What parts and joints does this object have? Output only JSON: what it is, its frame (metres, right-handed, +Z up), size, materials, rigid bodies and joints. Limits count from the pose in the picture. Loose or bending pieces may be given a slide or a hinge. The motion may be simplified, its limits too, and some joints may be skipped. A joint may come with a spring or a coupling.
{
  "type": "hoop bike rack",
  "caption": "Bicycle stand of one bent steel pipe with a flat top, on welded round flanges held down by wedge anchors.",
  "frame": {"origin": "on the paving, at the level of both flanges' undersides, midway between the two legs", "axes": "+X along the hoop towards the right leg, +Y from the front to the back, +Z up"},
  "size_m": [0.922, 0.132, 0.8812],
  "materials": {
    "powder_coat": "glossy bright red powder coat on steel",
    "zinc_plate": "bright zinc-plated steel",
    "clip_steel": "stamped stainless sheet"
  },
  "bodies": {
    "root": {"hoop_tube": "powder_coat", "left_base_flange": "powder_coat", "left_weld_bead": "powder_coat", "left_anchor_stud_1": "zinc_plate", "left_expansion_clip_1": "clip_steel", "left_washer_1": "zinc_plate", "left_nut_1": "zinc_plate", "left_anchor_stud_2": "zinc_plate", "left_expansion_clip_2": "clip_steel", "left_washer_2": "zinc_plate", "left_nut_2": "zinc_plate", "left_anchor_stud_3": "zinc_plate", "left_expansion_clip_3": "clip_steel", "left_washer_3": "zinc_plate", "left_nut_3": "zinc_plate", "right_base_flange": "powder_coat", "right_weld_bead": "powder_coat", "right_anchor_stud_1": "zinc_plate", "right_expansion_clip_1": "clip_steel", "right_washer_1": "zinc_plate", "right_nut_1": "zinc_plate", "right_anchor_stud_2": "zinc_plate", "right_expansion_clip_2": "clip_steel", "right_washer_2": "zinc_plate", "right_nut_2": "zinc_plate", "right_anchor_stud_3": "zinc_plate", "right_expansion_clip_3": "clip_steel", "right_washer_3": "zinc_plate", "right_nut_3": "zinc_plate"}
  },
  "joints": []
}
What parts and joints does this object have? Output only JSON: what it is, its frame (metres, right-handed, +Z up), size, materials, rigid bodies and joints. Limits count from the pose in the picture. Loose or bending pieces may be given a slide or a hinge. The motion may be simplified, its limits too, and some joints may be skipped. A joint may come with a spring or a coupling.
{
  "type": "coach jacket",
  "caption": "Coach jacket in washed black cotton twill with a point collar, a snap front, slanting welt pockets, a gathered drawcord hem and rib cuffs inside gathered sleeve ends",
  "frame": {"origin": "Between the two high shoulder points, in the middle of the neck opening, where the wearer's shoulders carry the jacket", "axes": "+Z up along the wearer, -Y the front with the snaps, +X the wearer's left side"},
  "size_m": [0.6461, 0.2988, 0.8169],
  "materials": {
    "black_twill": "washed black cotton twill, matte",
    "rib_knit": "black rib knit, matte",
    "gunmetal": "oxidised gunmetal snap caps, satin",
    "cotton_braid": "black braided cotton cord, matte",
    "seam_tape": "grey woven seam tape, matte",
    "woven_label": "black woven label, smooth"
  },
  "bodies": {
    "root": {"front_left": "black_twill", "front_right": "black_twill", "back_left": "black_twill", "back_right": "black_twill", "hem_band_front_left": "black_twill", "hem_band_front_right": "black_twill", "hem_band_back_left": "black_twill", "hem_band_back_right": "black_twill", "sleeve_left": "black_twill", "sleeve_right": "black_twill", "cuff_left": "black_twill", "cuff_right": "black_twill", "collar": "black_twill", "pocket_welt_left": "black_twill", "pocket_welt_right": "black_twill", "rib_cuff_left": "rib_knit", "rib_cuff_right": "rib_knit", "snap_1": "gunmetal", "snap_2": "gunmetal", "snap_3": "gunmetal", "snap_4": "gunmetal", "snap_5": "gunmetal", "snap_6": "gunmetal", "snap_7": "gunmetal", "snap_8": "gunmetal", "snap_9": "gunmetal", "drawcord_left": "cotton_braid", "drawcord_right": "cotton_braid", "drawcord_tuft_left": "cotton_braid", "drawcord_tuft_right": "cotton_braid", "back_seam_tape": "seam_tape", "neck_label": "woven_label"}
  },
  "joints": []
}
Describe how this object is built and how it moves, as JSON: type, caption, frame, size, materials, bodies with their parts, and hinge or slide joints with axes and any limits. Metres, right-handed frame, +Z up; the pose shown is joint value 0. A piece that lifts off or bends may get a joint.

= = = =

Exercise prompt.
From the data above, copy out every line with the string "type" in it.

Answer to the task.
  "type": "hoop bike rack",
  "type": "coach jacket",
Describe how this object is built and how it moves, as JSON: type, caption, frame, size, materials, bodies with their parts, and hinge or slide joints with axes and any limits. Metres, right-handed frame, +Z up; the pose shown is joint value 0. A piece that lifts off or bends may get a joint.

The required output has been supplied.